Residents of Manufactured Home Communities Forming Co-Ops
RESIDENTS OF MANUFACTURED HOME COMMUNITIES FORMING CO-OPS TO PURCHASE PROPERTY AND LONGTIME HOUSING SECURITY
Estimates by the U.S. Census Bureau indicate there are about 38,000 manufactured home home (aka mobile home parks) land lease communities in the United States, with about 4.2 million home sites providing affordable housing for millions of residents. But many of those residents have little control over the destiny of the land on which their homes sit. They could be displaced in a matter of months if the community were to be sold for redevelopment. The risk of a community being sold and redeveloped is likely low because buyers see these rental communities as a profitable investment. But that doesn’t eliminate the risk.
There have been only a scant few new manufactured home parks constructed over the last 10-15 years in the U.S. Conversely, there have been numerous closures of parks developed in the 1960s, 70s, 80s and 90s that have been sold and redeveloped creating dire displacement consequences. Due to lack of available relocation parks many of those residents are left with few viable alternatives. One of those alternatives is residents joining together forming a co-op purchasing the community as a commercial business. There is an organization dedicated to that undertaking.
Non-profit ROC (Resident Owned Communities) Is the leader in scaling, promoting and facilitating resident ownership of manufactured (mobile home) communities (parks).
Today roughly 1,000 communities or 2% of all manufactured (mobile) home communities are resident owned. However, the number of conversions to resident owned manufactured (mobile) home parks have become more commonplace over the past few years, thanks to non profit ROC (Resident Owned Communities, USA), which has formed a growing network of lender affiliates, members and other nonprofits that have successfully facilitated an ever growing 15 state network of 220 resident ownership communities with more than 14,000 realizing the American dream of homeownership.

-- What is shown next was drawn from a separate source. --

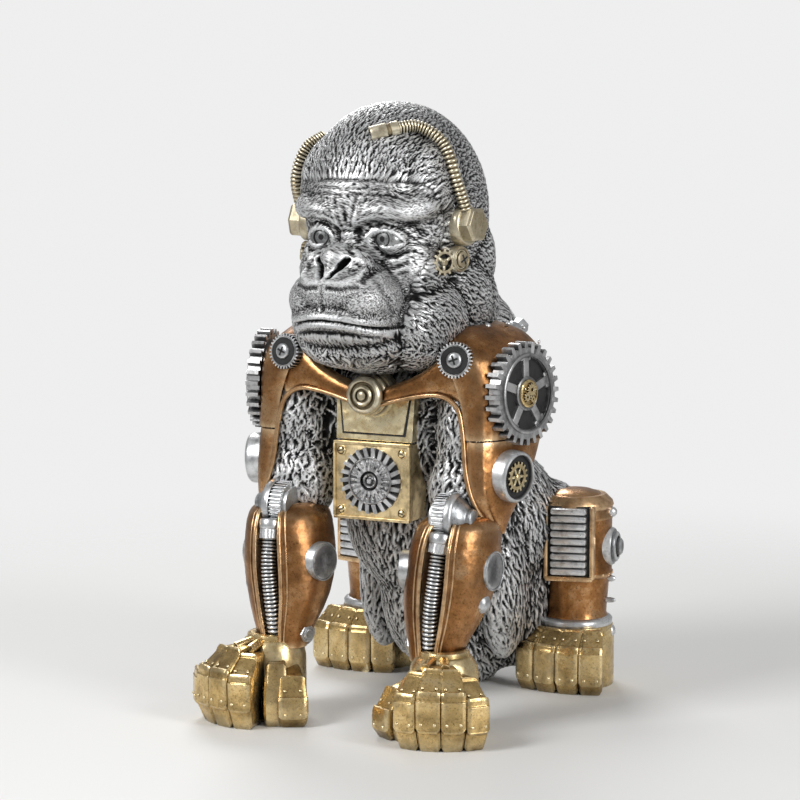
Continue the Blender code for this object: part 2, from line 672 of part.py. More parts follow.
def add_legs(casting):
    """Copper shin drums with a ribbed silver pad in front, on gold feet with plated toes."""
    upright = Matrix.Translation(SHIN) @ Matrix.Rotation(SHIN_TURN, 4, "Z")
    r, low, top = SHIN_RADIUS, SHIN_LOW, SHIN_TOP
    profile = [(r * 0.95, 0), (r * 1.08, low - 2 * MM), (r * 1.08, low + 3 * MM)]
    profile += [(r * 0.88, low + 5 * MM), (r * 0.97, low + 26 * MM), (r * 1.03, low + 27 * MM)]
    profile += [(r * 1.03, top - 16 * MM), (r * 0.9, top - 6 * MM)]
    profile += [(r * 0.6, top - 1 * MM), (r * 0.2, top)]
    casting.add("shin", turned(profile, upright, 16))
    pad_low, pad_high = low + 30 * MM, low + 68 * MM
    half = 8 * MM
    wide = (-half - 4 * MM, half + 4 * MM)
    tall = (pad_low - 4 * MM, pad_high + 1 * MM)
    casting.add("knee_frame", box_rings(upright, wide, (-r - 2 * MM, 0), tall))
    ribs = 7
    step = (pad_high - pad_low) / ribs
    for k in range(ribs):
        z = pad_low + (k + 0.5) * step
        rib = (z - step * 0.3, z + step * 0.3)
        casting.add("pad_rib", box_rings(upright, (-half, half), (-r - 4.5 * MM, -r), rib))
    out = turned_out(100)
    hub = frame_at(SHIN + out * r * 0.9 + Vector((0, 0, KNEE_HUB_HEIGHT)), out)
    profile = [(10 * MM, -5 * MM), (10 * MM, 4 * MM), (8 * MM, 6 * MM)]
    profile += [(4.4 * MM, 6 * MM), (4.4 * MM, 8.6 * MM)]
    casting.add("knee_hub", turned(profile, hub, 12))
    for z, head in ((96, 3 * MM), (30, 3.6 * MM)):
        bolt = frame_at(SHIN + out * r * 0.95 + vec(0, 0, z), out)
        profile = [(head, -4 * MM), (head, 4 * MM), (head * 0.5, 5.5 * MM)]
        casting.add("shin_bolt", turned(profile, bolt, 8))
    r = FOOT_RADIUS / MM
    toe = [(26, 0), (26, 33), (r - 13, 34), (r - 10, 33), (r - 9, 34), (r - 2.4, 26)]
    toe += [(r - 1, 26.4), (r, 24), (r, 5), (r - 3.4, 0)]
    for k in range(FINGER_COUNT):
        casting.add("toe", digit(FOOT, TOE_AZIMUTH + k * TOE_FAN, toe, TOE_WIDTH))


def add_head_fittings(casting):
    """Eyeballs, and the headset: an ear bolt on each side with a ribbed hose up from it."""
    ball = []
    for rise in (-20, 10, 35, 58, 80):
        lean = math.radians(rise)
        ball.append((EYE_RADIUS * math.cos(lean), EYE_RADIUS * math.sin(lean)))
    casting.add("eyeball", turned(ball, frame_at(EYE_AT, Vector((0, -1, 0))), 10))
    shared = [(47, -16, 264)]
    left = [(18, -36.5, 307), (27, -28, 307.5), (38.5, -23.5, 298.5), (44.5, -22, 281)]
    right = [(35, -17, 302), (40, -26, 295), (44.5, -27.5, 281)]
    for side, route in ((1, left + shared), (-1, right + shared)):
        knots = [vec(*place) for place in route]
        hose = hose_rings(knots, HOSE_RADIUS * 0.86, HOSE_PITCH, 7)
        casting.add("headset_hose", hose, (side,))
        plug = frame_at(knots[0], knots[0] - knots[1])
        casting.add("connector", turned([(4.4 * MM, -3 * MM), (4.4 * MM, 13 * MM)], plug, 8), (side,))
    ear = frame_at(EAR_BOLT_AT, turned_out(80, 0.06))
    r = EAR_BOLT_RADIUS
    casting.add("ear_washer", turned([(r * 1.1, -4 * MM), (r * 1.1, 6 * MM)], ear, 14))
    casting.add("ear_bolt", turned([(r, 4 * MM), (r, 11 * MM), (r * 0.88, 12.4 * MM)], ear, 6))
    disc = frame_at(vec(40.5, -17, 241), turned_out(78))
    casting.add("ear_disc", turned([(6.6 * MM, -4 * MM), (6.6 * MM, 6 * MM), (4 * MM, 7 * MM)], disc, 12))
    wheel = frame_at(vec(37.5, -27, 240), turned_out(64))
    casting.add("ear_wheel", toothed_disc(wheel, 6.8 * MM, 7, -5 * MM, 4 * MM))


def add_back_bolts(casting):
    """A hexagonal bolt on a washer behind each shoulder."""
    bolt = frame_at(vec(46, 46, 198), Vector((0.25, 0.8, 0.5)))
    casting.add("back_washer", turned([(6.5 * MM, -9 * MM), (6.5 * MM, 2 * MM)], bolt, 10))
    casting.add("back_bolt", turned([(4.6 * MM, 0), (4.6 * MM, 8 * MM)], bolt, 6))


def as_it_stands(body):
    """A copy of the body's mesh with every modifier so far applied."""
    return bpy.data.meshes.new_from_object(body.evaluated_get(bpy.context.evaluated_depsgraph_get()))


def thin_casting(body):
    """Collapses the slivers that the Boolean leaves, down to the face budget."""
    fused = as_it_stands(body)
    fused.calc_loop_triangles()
    thin = body.modifiers.new("thin_casting", "DECIMATE")
    thin.ratio = MOST_FACES / len(fused.loop_triangles)
    thin.use_collapse_triangulate = True
    bpy.data.meshes.remove(fused)


def centre_over_origin(body):
    """Slides the casting front to back, so that its bounding box stands over the origin."""
    fused = as_it_stands(body)
    depth = read_points(fused)[0][:, 1]
    slide = body.modifiers.new("centre", "DISPLACE")
    slide.direction = "Y"
    slide.mid_level = 0
    slide.strength = -(depth.min() + depth.max()) / 2
    bpy.data.meshes.remove(fused)


def cut_at_ground(body):
    """Everything below the table top is cut away, which leaves flat soles."""
    mesh = bmesh.new()
    block = Matrix.Diagonal((4 * HEIGHT, 4 * HEIGHT, HEIGHT, 1))
    below = Matrix.Translation((0, 0, -HEIGHT / 2)) @ block
    bmesh.ops.create_cube(mesh, size=1, matrix=below)
    table = object_from("table_top", mesh)
    table.hide_render = True
    table.display_type = "WIRE"
    cut = body.modifiers.new("flat_soles", "BOOLEAN")
    cut.operation = "DIFFERENCE"
    cut.solver = "EXACT"
    cut.object = table


def main():
    clear_scene()
    body = gorilla_body()
    body.data.materials.append(material("antique_silver", (0.42, 0.43, 0.44), 0.4, 0.8))
    casting = Casting()
    add_pauldrons(casting)
    add_straps(casting)
    add_shoulder_clockwork(casting)
    add_chest(casting)
    add_forearms(casting)
    add_fists(casting)
    add_legs(casting)
    add_head_fittings(casting)
    add_back_bolts(casting)
    fuse = body.modifiers.new("fuse_armour", "BOOLEAN")
    fuse.operation = "UNION"
    fuse.solver = "EXACT"
    fuse.operand_type = "COLLECTION"
    fuse.collection = casting.parts
    thin_casting(body)
    cut_at_ground(body)
    centre_over_origin(body)


main()
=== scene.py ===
# %% [markdown]
# # A gorilla in clockwork armour
#
# The real ornament is one resin casting, painted antique silver with copper and gold
# armour. Its solid already exists as a fixed frame. Here every visible surface is made
# again at full detail over that frame: combed fur, a wrinkled face, rolled copper plates,
# toothed gears, ribbed hoses and riveted gold fists.

import math

import bmesh
import bpy
import numpy as np
from mathutils import Matrix, Vector, kdtree, noise


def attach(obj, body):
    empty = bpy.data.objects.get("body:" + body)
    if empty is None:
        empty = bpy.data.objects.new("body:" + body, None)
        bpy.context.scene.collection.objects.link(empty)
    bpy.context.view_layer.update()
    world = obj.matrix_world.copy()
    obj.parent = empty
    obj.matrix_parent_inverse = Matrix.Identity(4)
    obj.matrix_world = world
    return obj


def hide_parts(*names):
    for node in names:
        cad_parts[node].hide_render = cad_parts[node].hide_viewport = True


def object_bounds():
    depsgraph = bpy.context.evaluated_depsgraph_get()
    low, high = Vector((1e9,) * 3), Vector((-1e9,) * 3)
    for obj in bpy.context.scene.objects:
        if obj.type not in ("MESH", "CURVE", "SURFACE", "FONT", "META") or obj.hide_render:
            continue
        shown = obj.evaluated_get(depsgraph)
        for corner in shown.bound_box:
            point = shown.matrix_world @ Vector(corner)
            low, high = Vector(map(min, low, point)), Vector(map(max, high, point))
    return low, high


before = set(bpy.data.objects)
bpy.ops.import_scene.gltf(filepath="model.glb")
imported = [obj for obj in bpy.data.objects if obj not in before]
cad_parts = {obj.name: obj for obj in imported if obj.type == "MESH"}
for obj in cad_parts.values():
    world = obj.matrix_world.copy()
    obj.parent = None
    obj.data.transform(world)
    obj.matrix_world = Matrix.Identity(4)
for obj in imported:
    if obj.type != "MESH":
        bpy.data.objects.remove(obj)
cad_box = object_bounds()
print("frame from", tuple(cad_box[0]), "to", tuple(cad_box[1]))

# %% [markdown]
# All the numbers below are millimetres, measured on the gorilla: x to its left, y towards
# its back, z up from the table. The frame stands centred over its own origin, so one
# slide along y brings a drawn piece to its place. The slide is found from the knuckles,
# which are the foremost point of both.

# %% from drawing millimetres to the frame
MM = 0.001
FIST_FRONT = -88.5
SLIDE = cad_box[0].y / MM - FIST_FRONT
NODE = "gorilla_figurine"
print("slide along y", round(SLIDE, 2), "mm")


def show(name, data, paint):
    """Puts a finished mesh in the scene, painted, riding on the casting."""
    piece = bpy.data.objects.new(name, data)
    bpy.context.scene.collection.objects.link(piece)
    data.materials.append(paint)
    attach(piece, "root")
    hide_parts(NODE)
    return piece


def finish(name, shape, paint, bevel=0.0, sharp=38, levels=0):
    """Turns a shape drawn in millimetres into a painted piece of the frame."""
    bmesh.ops.remove_doubles(shape, verts=shape.verts, dist=0.001)
    bmesh.ops.recalc_face_normals(shape, faces=shape.faces)
    bmesh.ops.translate(shape, verts=shape.verts, vec=(0, SLIDE, 0))
    bmesh.ops.scale(shape, verts=shape.verts, vec=(MM, MM, MM))
    data = bpy.data.meshes.new(name)
    shape.to_mesh(data)
    shape.free()
    data.shade_smooth()
    if not bevel:
        data.set_sharp_from_angle(angle=math.radians(sharp))
    piece = show(name, data, paint)
    if bevel:
        round_off = piece.modifiers.new("rounded_edges", "BEVEL")
        round_off.width = bevel * MM
        round_off.segments = 2
        round_off.limit_method = "ANGLE"
        round_off.angle_limit = math.radians(sharp)
        round_off.harden_normals = True
    if levels:
        soft = piece.modifiers.new("soft_form", "SUBSURF")
        soft.levels = soft.render_levels = levels
    print(name, len(data.polygons), "faces")
    return piece


# %% [markdown]
# ## Paint
#
# Every surface is the same resin under metallic paint, so one recipe with different
# colours serves all of them. The paint is darker in the recesses and lighter on the
# edges. This is partly the real dark wax and rubbed bare metal of old paint, and partly
# painted shade in the recesses and painted highlights on the edges. Ambient Occlusion
# finds the recesses and Pointiness finds the edges, so both follow the shape of each piece.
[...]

What Is A ROC? How is it Different?
Source: rocusa.org…. In a resident owned community (ROC), homeowners form a non-profit business called a cooperative. Each household is a Member of the cooperative, which owns the land and manages the business that is the community. Members continue to own their own homes individually and an equal share of the land beneath the entire neighborhood. There are many benefits to living in a ROC, including:
- Control of monthly lot rent, community repairs and improvements;
- Lifetime security against unfair eviction;
- Liability protection (Members are not personally liable for association loans.), a strong sense of community.
Everyone has a say in the way the ROC is run, and major decisions are made by democratic vote. Members elect a board of directors, which appoints committees to carry out various tasks and manage the day-to-day operations of the organization.
In a commercially owned community (aka a “mobile home park” or “trailer park”, even though residents own their homes, the park owner controls the lot rent and the park rules. He or she also has control over the condition of the community – including roads, water, electric, waste-water systems and landscaping. Each time the community is sold to a new owner, the rent is likely to increase.
In a resident-owned manufactured home community, if you don’t like how the park is being managed, you can run for a position on the board of directors and make improvements inside the organization.